• Data for this exercise:
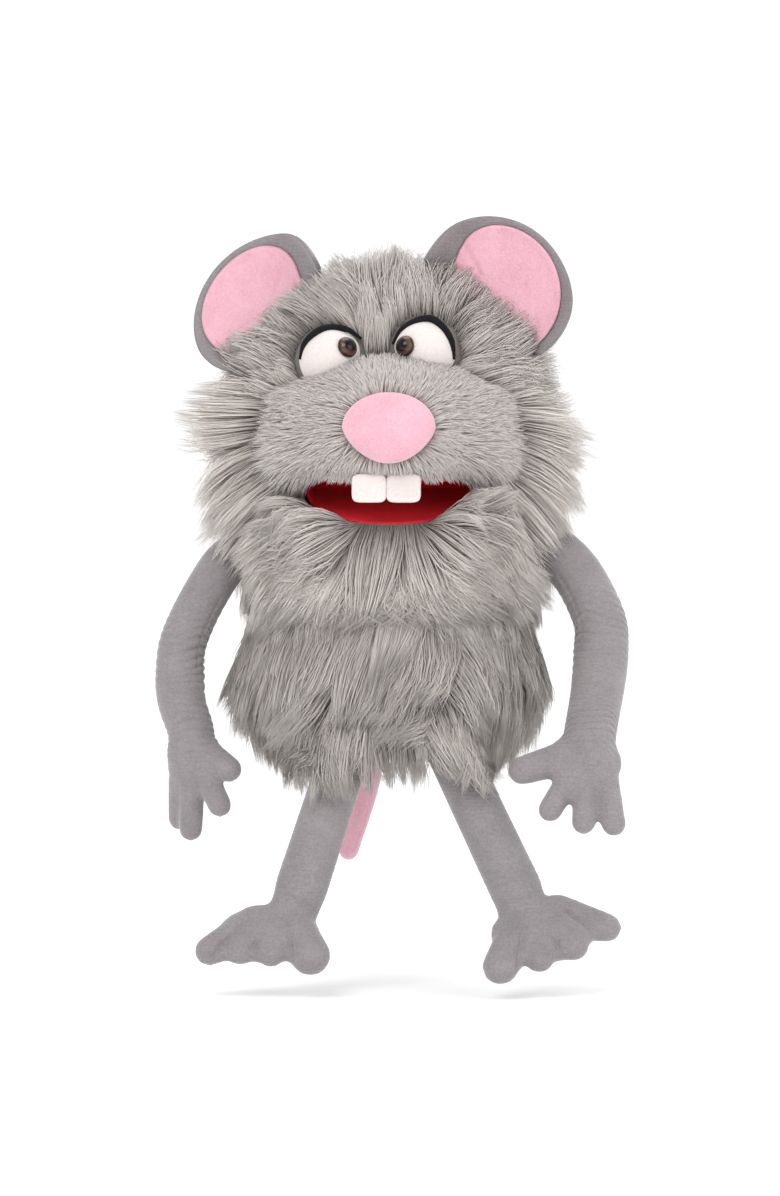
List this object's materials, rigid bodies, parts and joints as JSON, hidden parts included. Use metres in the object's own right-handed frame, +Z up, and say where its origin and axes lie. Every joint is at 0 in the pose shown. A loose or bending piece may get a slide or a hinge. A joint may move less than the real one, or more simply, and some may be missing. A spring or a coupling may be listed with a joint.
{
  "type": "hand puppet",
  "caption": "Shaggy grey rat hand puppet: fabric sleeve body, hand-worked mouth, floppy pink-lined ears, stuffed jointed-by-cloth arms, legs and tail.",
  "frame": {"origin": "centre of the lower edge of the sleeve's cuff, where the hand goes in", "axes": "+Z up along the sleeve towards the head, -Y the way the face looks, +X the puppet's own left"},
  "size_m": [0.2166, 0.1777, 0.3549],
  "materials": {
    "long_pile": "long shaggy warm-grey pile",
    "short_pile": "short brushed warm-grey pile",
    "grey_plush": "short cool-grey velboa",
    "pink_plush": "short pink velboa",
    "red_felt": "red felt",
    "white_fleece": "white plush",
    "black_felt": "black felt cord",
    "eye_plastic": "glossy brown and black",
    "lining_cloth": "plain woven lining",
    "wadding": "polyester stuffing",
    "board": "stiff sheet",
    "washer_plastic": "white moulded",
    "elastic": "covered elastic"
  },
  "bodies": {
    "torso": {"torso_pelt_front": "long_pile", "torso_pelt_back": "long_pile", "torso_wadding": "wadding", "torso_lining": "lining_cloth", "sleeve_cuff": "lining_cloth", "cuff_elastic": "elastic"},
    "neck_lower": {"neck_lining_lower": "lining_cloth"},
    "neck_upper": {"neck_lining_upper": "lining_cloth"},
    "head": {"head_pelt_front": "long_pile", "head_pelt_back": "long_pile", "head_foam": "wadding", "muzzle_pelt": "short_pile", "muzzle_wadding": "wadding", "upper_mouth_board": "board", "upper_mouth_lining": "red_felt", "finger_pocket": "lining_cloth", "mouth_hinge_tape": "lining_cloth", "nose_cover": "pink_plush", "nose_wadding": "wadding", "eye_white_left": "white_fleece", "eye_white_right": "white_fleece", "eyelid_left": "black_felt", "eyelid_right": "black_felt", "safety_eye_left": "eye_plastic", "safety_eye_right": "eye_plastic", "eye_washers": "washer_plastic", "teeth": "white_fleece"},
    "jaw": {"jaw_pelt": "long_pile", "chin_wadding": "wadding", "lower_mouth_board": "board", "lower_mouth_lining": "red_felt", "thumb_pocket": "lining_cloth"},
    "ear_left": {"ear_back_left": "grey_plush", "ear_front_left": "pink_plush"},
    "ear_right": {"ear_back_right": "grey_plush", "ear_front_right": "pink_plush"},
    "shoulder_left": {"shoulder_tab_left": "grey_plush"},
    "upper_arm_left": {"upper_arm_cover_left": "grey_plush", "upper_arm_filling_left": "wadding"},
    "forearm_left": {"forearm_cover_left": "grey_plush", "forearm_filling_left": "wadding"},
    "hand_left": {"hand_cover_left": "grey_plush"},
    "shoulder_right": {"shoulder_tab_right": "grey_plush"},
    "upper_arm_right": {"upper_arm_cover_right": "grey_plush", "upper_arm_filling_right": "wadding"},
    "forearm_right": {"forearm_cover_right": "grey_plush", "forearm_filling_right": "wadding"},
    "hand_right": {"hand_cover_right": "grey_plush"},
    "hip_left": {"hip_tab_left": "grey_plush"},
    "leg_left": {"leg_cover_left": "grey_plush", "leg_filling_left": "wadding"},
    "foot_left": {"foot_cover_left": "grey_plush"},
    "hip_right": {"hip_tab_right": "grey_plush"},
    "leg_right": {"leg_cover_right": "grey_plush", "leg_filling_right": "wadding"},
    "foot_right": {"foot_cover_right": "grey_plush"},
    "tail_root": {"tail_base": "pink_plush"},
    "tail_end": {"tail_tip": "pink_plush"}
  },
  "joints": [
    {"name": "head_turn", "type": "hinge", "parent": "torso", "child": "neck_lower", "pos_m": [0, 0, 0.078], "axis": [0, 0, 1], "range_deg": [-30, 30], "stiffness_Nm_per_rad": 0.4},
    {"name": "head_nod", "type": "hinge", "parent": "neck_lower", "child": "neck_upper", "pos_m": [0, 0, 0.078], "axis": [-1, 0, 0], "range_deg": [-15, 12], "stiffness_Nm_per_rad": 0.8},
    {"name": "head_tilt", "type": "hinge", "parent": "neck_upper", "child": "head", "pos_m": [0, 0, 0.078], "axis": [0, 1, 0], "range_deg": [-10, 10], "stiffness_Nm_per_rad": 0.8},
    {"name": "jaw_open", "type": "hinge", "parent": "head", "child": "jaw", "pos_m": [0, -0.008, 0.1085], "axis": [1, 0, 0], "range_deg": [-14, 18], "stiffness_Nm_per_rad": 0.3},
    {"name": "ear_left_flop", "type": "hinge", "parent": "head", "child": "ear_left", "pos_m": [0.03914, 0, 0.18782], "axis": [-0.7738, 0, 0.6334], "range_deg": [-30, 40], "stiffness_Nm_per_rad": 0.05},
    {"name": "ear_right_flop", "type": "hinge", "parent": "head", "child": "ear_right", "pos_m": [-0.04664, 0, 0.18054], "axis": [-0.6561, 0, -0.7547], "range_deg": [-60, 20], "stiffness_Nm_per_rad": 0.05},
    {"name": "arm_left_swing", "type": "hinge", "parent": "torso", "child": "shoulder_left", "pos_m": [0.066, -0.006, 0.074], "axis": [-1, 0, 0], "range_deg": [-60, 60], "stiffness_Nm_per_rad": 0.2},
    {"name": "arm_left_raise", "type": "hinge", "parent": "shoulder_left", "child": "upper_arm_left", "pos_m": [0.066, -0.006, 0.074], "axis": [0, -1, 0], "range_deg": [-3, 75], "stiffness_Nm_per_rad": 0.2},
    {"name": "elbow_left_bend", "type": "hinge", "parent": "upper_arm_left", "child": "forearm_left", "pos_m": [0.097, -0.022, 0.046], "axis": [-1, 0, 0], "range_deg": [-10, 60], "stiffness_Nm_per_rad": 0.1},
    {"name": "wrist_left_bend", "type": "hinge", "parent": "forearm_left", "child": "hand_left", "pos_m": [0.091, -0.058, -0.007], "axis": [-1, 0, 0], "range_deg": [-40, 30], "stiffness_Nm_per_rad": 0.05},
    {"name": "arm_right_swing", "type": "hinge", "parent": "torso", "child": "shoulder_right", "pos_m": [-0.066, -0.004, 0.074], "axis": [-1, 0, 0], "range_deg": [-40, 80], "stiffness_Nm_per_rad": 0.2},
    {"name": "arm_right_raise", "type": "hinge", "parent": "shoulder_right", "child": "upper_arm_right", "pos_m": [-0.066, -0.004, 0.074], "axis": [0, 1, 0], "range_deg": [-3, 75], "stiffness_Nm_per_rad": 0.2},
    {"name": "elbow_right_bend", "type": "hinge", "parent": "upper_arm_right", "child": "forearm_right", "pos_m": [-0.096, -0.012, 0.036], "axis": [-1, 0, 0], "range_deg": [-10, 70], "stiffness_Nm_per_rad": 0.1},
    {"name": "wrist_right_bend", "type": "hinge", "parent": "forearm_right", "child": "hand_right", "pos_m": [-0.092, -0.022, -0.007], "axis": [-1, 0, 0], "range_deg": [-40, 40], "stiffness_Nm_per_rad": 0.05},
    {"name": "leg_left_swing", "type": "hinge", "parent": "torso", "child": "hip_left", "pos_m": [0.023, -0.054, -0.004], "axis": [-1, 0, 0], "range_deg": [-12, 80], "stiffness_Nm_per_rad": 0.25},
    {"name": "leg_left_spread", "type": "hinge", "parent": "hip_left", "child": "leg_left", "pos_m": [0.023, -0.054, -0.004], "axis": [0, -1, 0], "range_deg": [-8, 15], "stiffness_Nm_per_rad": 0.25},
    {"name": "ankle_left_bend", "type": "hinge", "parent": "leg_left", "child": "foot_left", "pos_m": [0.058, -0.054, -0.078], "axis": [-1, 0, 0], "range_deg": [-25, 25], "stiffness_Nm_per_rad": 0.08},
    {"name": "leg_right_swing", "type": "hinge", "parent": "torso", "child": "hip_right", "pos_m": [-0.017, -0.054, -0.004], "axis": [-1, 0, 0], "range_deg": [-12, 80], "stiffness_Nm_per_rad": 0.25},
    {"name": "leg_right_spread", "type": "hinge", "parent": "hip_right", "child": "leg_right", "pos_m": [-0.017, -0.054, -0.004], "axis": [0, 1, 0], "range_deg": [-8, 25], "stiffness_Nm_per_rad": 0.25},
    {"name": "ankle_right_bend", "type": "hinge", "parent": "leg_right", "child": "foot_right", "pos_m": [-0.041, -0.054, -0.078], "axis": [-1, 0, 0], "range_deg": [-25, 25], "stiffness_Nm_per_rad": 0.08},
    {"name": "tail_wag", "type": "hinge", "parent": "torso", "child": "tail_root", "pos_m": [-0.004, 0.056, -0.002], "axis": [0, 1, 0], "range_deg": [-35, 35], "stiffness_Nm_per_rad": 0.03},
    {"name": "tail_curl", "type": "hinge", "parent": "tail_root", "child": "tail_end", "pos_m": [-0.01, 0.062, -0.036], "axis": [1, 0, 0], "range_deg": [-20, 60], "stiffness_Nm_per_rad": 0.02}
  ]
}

* * *

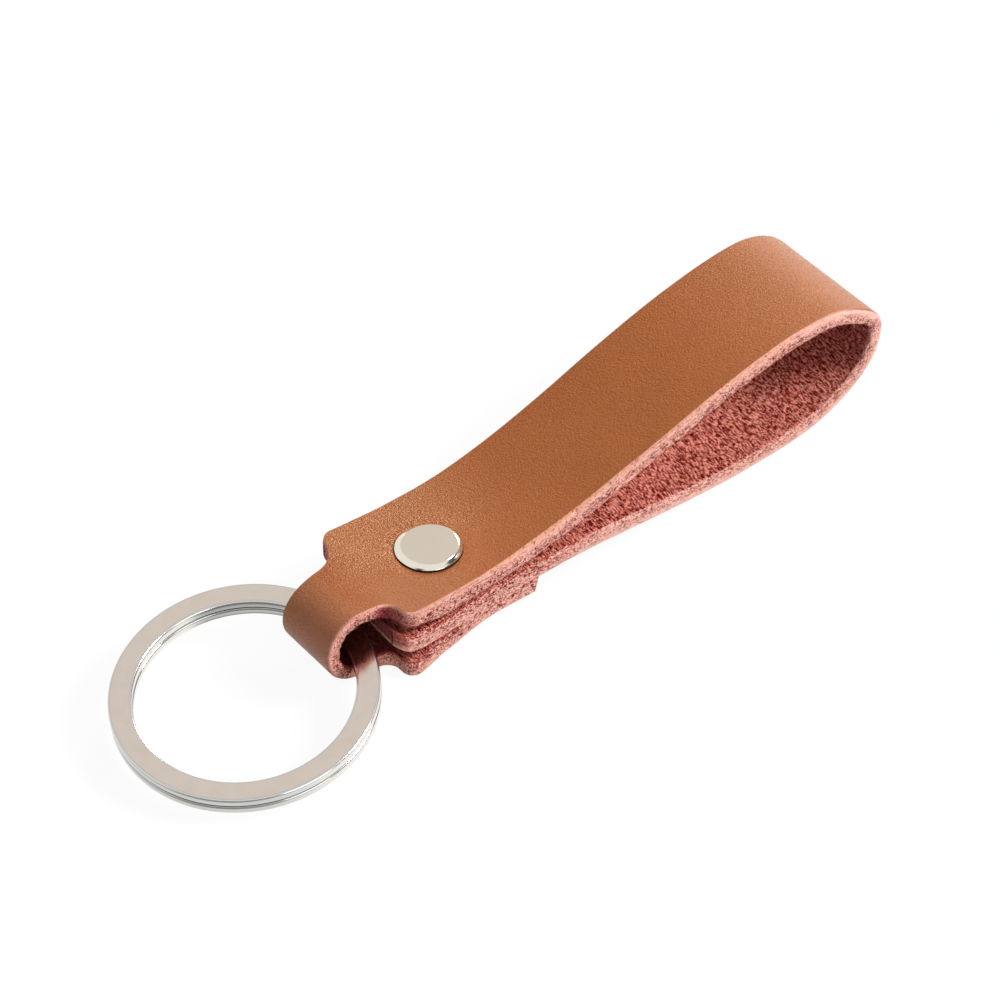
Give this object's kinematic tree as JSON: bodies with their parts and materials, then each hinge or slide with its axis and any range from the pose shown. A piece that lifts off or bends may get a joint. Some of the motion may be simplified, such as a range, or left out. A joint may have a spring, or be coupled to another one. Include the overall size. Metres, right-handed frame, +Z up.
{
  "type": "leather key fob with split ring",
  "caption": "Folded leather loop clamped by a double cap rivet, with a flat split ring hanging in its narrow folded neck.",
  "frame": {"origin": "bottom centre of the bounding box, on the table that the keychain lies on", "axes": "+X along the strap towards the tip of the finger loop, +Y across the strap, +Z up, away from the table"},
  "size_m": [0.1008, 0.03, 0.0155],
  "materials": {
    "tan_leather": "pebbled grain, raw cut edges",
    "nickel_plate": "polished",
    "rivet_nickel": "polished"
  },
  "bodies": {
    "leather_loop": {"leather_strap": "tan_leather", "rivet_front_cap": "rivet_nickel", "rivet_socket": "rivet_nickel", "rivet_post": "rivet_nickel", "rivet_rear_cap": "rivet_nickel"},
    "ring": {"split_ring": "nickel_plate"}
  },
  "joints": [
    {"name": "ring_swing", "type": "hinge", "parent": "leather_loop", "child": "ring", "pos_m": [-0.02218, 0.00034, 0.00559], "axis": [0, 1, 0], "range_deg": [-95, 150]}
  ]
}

* * *

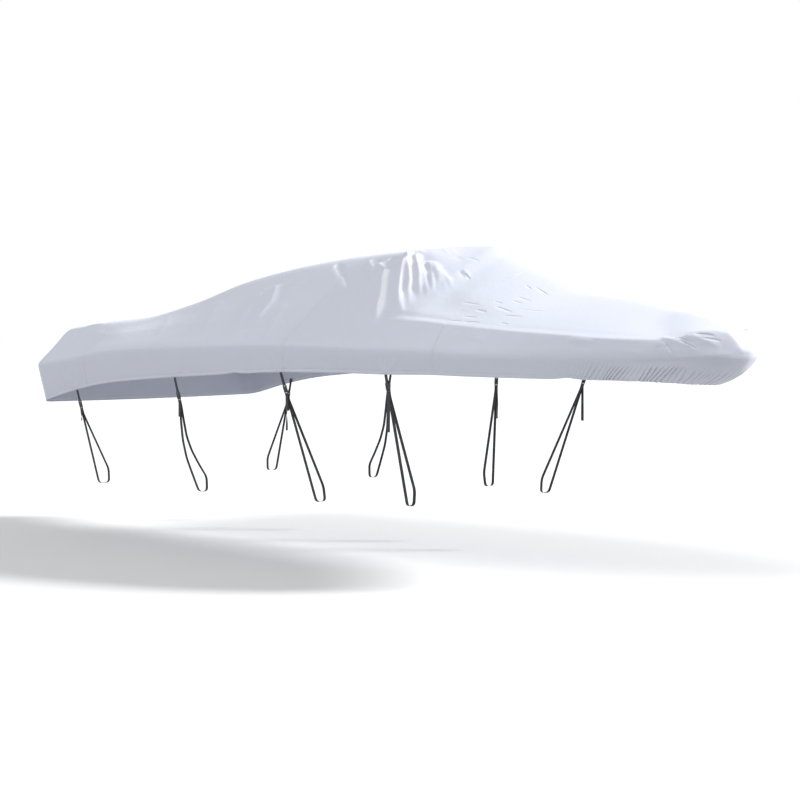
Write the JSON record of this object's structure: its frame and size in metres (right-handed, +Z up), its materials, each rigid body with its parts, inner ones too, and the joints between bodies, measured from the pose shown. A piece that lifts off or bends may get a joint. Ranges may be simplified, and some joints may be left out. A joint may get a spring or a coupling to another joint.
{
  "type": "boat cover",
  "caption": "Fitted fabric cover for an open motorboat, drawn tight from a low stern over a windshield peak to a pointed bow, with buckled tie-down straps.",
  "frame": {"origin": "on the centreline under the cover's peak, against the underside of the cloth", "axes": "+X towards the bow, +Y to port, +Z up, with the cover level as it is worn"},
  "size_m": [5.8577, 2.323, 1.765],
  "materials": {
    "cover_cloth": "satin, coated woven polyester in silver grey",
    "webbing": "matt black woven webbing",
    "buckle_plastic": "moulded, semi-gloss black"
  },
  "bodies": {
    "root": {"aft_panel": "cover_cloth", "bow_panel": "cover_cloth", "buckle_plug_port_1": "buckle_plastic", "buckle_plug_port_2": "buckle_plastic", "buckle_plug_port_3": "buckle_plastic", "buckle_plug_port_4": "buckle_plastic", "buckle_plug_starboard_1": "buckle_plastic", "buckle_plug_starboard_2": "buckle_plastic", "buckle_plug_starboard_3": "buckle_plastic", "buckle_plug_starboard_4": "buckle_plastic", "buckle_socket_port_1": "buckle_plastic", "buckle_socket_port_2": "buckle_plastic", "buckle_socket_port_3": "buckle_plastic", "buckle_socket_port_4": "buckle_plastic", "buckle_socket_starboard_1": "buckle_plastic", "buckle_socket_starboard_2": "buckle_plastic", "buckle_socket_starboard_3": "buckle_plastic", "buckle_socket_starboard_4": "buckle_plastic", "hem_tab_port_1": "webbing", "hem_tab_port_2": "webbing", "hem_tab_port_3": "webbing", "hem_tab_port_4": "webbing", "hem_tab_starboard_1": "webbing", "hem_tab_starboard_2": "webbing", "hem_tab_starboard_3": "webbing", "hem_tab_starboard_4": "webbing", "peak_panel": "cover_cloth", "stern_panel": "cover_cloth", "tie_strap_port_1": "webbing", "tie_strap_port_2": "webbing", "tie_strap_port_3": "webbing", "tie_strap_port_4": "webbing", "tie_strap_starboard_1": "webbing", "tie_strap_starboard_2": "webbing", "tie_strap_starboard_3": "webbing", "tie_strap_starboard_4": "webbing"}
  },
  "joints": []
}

• Task:
Reproduce each line holding the word "joints".

• Solution to the problem:
List this object's materials, rigid bodies, parts and joints as JSON, hidden parts included. Use metres in the object's own right-handed frame, +Z up, and say where its origin and axes lie. Every joint is at 0 in the pose shown. A loose or bending piece may get a slide or a hinge. A joint may move less than the real one, or more simply, and some may be missing. A spring or a coupling may be listed with a joint.
  "joints": [
  "joints": [
Write the JSON record of this object's structure: its frame and size in metres (right-handed, +Z up), its materials, each rigid body with its parts, inner ones too, and the joints between bodies, measured from the pose shown. A piece that lifts off or bends may get a joint. Ranges may be simplified, and some joints may be left out. A joint may get a spring or a coupling to another joint.
  "joints": []